_What you need to do_
Transcribe only part of the material below: the lines from the one containing "with BuildPart() as" through the one containing "imported = [obj", inclusive, exactly as written.
>> BEGIN Information shown
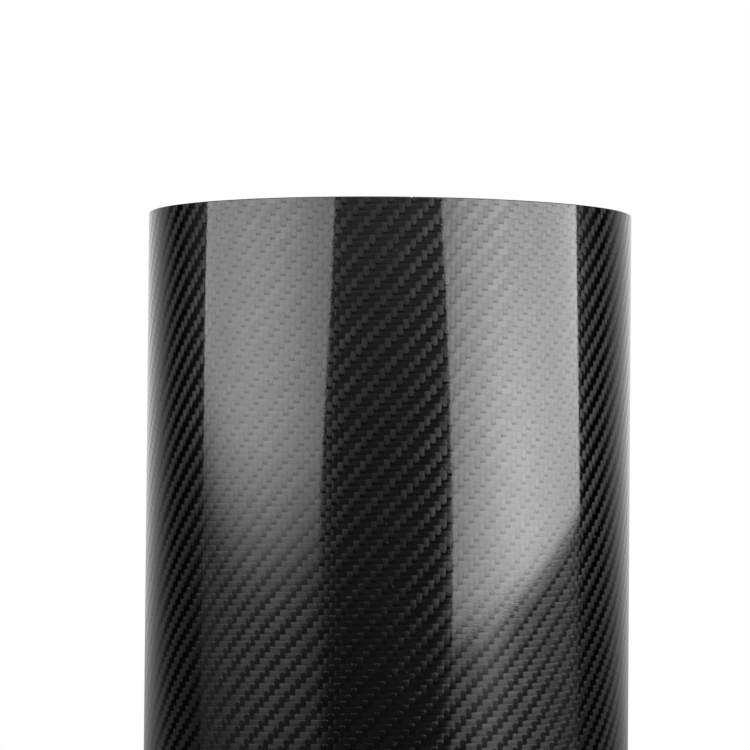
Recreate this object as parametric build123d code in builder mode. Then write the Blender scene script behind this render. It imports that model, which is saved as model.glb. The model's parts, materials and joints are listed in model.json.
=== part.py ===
from build123d import *
import os

# Carbon fibre tube: one cut length of roll-wrapped tube stock, in millimetres.
# It stands upright on its sawn foot. The origin is the middle of the foot, +Z runs
# along the tube, and the side that the photograph shows faces -Y.

# The tube
outer_diameter = 180.0
wall = 3.0
length = 500.0

# Light sanding on the four sawn corners
edge_break = 0.3

# A small chip out of the top end, across the wall
chip_width = 0.8
chip_depth = 0.45
chip_bearing = 4.7  # degrees round the rim, from -Y towards +X

outer_radius = outer_diameter / 2
bore_radius = outer_radius - wall
chip_reach = wall + chip_depth  # past the bore's wall

os.makedirs("parts", exist_ok=True)

with BuildPart() as tube:
    # The laminate is wound on a mandrel, so its wall is one section turned about the axis
    with BuildSketch(Plane.XZ):
        with Locations((bore_radius, 0)):
            Rectangle(wall, length, align=(Align.MIN, Align.MIN))
    revolve(axis=Axis.Z)

    # Both ends are sawn square, and sanding takes the sharp corners off
    sawn_corners = tube.edges().filter_by(GeomType.CIRCLE)
    chamfer(sawn_corners, edge_break)

    # The chip is a vee across the top end, seen from outside as a notch in the rim
    outwards = Vector(0, -1, 0).rotate(Axis.Z, chip_bearing)
    rim_point = outwards * outer_radius + Vector(0, 0, length)
    along_rim = Vector(0, 0, 1).cross(outwards)
    with BuildSketch(Plane(rim_point, x_dir=along_rim, z_dir=outwards)):
        with BuildLine():
            Polyline((-chip_width / 2, 0), (0, -chip_depth), (chip_width / 2, 0), close=True)
        make_face()
    extrude(amount=-chip_reach, mode=Mode.SUBTRACT)

tube.part.label = "tube"
export_step(tube.part, "parts/tube.step")
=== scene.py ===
import json
from math import atan2, cos, hypot, pi, radians, sin, tan

import bpy
from mathutils import Euler, Matrix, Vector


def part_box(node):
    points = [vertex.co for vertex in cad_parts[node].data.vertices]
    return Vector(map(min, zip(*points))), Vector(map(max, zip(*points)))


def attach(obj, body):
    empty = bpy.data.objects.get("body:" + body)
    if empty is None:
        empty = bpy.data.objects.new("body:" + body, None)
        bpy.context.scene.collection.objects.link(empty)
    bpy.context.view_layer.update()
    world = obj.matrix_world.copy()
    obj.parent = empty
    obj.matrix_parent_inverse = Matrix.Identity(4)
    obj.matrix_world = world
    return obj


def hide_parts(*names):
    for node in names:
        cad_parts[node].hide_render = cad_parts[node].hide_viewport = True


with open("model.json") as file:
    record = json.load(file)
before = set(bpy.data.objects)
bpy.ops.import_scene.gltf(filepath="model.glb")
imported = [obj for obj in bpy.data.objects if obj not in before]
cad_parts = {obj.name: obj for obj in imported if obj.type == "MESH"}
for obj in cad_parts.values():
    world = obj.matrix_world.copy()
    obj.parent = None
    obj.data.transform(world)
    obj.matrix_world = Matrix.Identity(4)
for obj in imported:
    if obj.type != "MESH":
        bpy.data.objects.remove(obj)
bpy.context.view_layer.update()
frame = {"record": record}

# Camera
# A long lens stands a little below the cut rim and looks almost level, so that the top of the
# tube fills the lower part of the frame and its sides stay upright.
lengths = {mount["name"]: mount["dims"] for mount in frame["record"]["mounts"]}
outer_radius = lengths["outside"]["r_mm"] / 1000
bore_radius = lengths["bore"]["r_mm"] / 1000
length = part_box("tube")[1][2]
frame_pixels = 750
pixels_per_radian = 2888.3
camera_distance = 12 * outer_radius
camera_below_rim = 0.08235
camera_turn = radians(0.274)    # to the left
camera_tilt = radians(1.213)    # upwards
camera_roll = radians(0.474)
lens = bpy.data.cameras.new("camera")
lens.sensor_width = 36
lens.lens = lens.sensor_width * pixels_per_radian / frame_pixels
camera = bpy.data.objects.new("camera", lens)
camera.location = (0, -camera_distance, length - camera_below_rim)
aim = Euler((pi / 2 + camera_tilt, 0, camera_turn)).to_matrix()
camera.rotation_euler = (aim @ Matrix.Rotation(camera_roll, 3, "Z")).to_euler()
bpy.context.scene.collection.objects.link(camera)
bpy.context.scene.camera = camera


# Tube wall
# One length of roll-wrapped tube: carbon fibre cloth in epoxy, wound on a mandrel and cured,
# clear-coated and polished outside, then sawn square at both ends and lightly sanded.
wall = outer_radius - bore_radius
edge_break = 0.0003
corner_segments = 2
turn_steps = 512
courses = 24
top_course = 0.002


def deselect_all():
    bpy.ops.object.select_all(action="DESELECT")


deselect_all()
bpy.ops.mesh.primitive_plane_add(size=1, rotation=(pi / 2, 0, 0))
tube = bpy.context.object
tube.name = tube.data.name = "carbon_tube"
bpy.ops.object.transform_apply(rotation=True)
bpy.ops.object.mode_set(mode="EDIT")
bpy.ops.transform.resize(value=(wall, 1, length))
bpy.ops.transform.translate(value=(outer_radius - wall / 2, 0, length / 2))
bpy.ops.mesh.bevel(offset=edge_break, segments=corner_segments, affect="VERTICES")
bpy.ops.mesh.delete(type="ONLY_FACE")
bpy.ops.mesh.select_all(action="SELECT")
bpy.ops.mesh.spin(steps=turn_steps, angle=2 * pi, center=(0, 0, 0), axis=(0, 0, 1))
bpy.ops.mesh.select_all(action="SELECT")
bpy.ops.mesh.remove_doubles(threshold=edge_break / 100)
course_heights = [length * course / courses for course in range(1, courses)]
for height in course_heights + [length - top_course]:
    bpy.ops.mesh.select_all(action="SELECT")
    bpy.ops.mesh.bisect(plane_co=(0, 0, height), plane_no=(0, 0, 1))
bpy.ops.mesh.select_all(action="SELECT")
bpy.ops.mesh.normals_make_consistent(inside=False)
bpy.ops.object.mode_set(mode="OBJECT")

# The chip in the rim is cut by a three-sided bar that lies across the wall, one edge down. The
# bar stands as far above the rim as the chip goes below it.
chip_width = 0.0008
chip_depth = 0.00045
chip_bearing = radians(4.7)     # from the front, -Y, towards +X
bar_radius = chip_depth * 4 / 3
smooth_below = radians(20)
deselect_all()
bpy.ops.mesh.primitive_cylinder_add(vertices=3, radius=bar_radius, depth=3 * wall,
                                    rotation=(-pi / 2, 0, 0))
bar = bpy.context.object
bpy.ops.object.transform_apply(rotation=True)
bar.scale.x = chip_width / chip_depth / (2 * tan(radians(30)))
bar.rotation_euler.z = chip_bearing
wall_middle = outer_radius - wall / 2
bar.location = (wall_middle * sin(chip_bearing), -wall_middle * cos(chip_bearing),
                length - chip_depth + bar_radius)
bpy.ops.object.transform_apply(location=True, rotation=True, scale=True)
deselect_all()
bpy.context.view_layer.objects.active = tube
tube.select_set(True)
cut = tube.modifiers.new("chip", "BOOLEAN")
cut.operation = "DIFFERENCE"
cut.solver = "EXACT"
cut.object = bar
bpy.ops.object.modifier_apply(modifier=cut.name)
bpy.data.objects.remove(bar)
bpy.ops.object.shade_smooth_by_angle(angle=smooth_below)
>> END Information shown
_Solution for this exercise_
with BuildPart() as tube:
    # The laminate is wound on a mandrel, so its wall is one section turned about the axis
    with BuildSketch(Plane.XZ):
        with Locations((bore_radius, 0)):
            Rectangle(wall, length, align=(Align.MIN, Align.MIN))
    revolve(axis=Axis.Z)

    # Both ends are sawn square, and sanding takes the sharp corners off
    sawn_corners = tube.edges().filter_by(GeomType.CIRCLE)
    chamfer(sawn_corners, edge_break)

    # The chip is a vee across the top end, seen from outside as a notch in the rim
    outwards = Vector(0, -1, 0).rotate(Axis.Z, chip_bearing)
    rim_point = outwards * outer_radius + Vector(0, 0, length)
    along_rim = Vector(0, 0, 1).cross(outwards)
    with BuildSketch(Plane(rim_point, x_dir=along_rim, z_dir=outwards)):
        with BuildLine():
            Polyline((-chip_width / 2, 0), (0, -chip_depth), (chip_width / 2, 0), close=True)
        make_face()
    extrude(amount=-chip_reach, mode=Mode.SUBTRACT)

tube.part.label = "tube"
export_step(tube.part, "parts/tube.step")
=== scene.py ===
import json
from math import atan2, cos, hypot, pi, radians, sin, tan

import bpy
from mathutils import Euler, Matrix, Vector


def part_box(node):
    points = [vertex.co for vertex in cad_parts[node].data.vertices]
    return Vector(map(min, zip(*points))), Vector(map(max, zip(*points)))


def attach(obj, body):
    empty = bpy.data.objects.get("body:" + body)
    if empty is None:
        empty = bpy.data.objects.new("body:" + body, None)
        bpy.context.scene.collection.objects.link(empty)
    bpy.context.view_layer.update()
    world = obj.matrix_world.copy()
    obj.parent = empty
    obj.matrix_parent_inverse = Matrix.Identity(4)
    obj.matrix_world = world
    return obj


def hide_parts(*names):
    for node in names:
        cad_parts[node].hide_render = cad_parts[node].hide_viewport = True


with open("model.json") as file:
    record = json.load(file)
before = set(bpy.data.objects)
bpy.ops.import_scene.gltf(filepath="model.glb")
imported = [obj for obj in bpy.data.objects if obj not in before]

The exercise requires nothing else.